I also enjoy psychology and use both ancient and modern-day mythology (comics) to make it a bit more entertaining for me (and hopefully you). Using characters and mythology provides a common reference most of us can relate too. I view superheroes as modern-day visions of ancient human dreams – archetypes. They are timeless dreams reimagined for the modern world. Batman in particular lingers in my thoughts as more than a childhood fascination. Is there a lesson to be learned in exploring the psychology of Batman? I’ll give it a shot.
Long before I became aware of the constructs of persona and shadow, I recognized that I was drawn to the contrast of light and darkness and the magical interplay of colors in the transition…in the threshold between these two realms. I have often looked at the scales of Libra with more than a passing glance. As an adult, the archetypal energy of the ancient Greek god known as Dionysus calls to me. Is there knowledge to be gleamed from the ancient dreams of humanity that gave rise to gods of the old world? We’ll see.

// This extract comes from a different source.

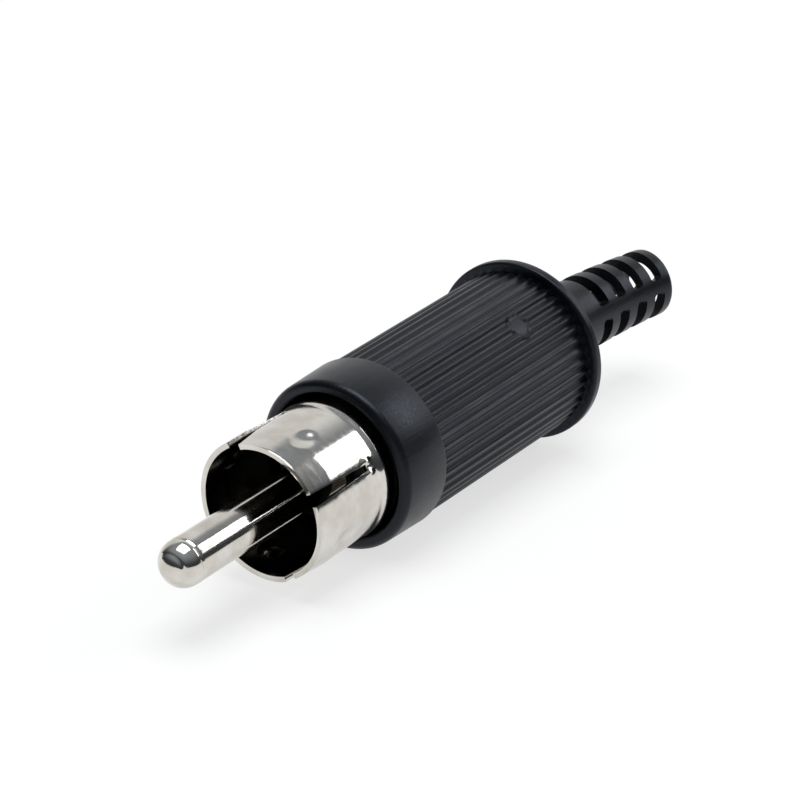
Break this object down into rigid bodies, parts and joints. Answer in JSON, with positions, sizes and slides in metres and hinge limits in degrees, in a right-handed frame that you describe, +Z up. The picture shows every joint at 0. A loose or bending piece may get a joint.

Batman and/or Dionysus. Is one a projection of my shadow and the other a projection of my persona? Perhaps one is a vessel for exploring the other? Maybe they are the same archetypal dream from different periods. After all, archetypes don’t die. They only morph and reappear to fit their time. Each Halloween my decision to dress as Batman is much more than a whimsical choice, and my utility belt is always packed. After all, if you’re going to work in the shadows, you’re going to need the proper tools.
Welcome to my journey for deeper meaning.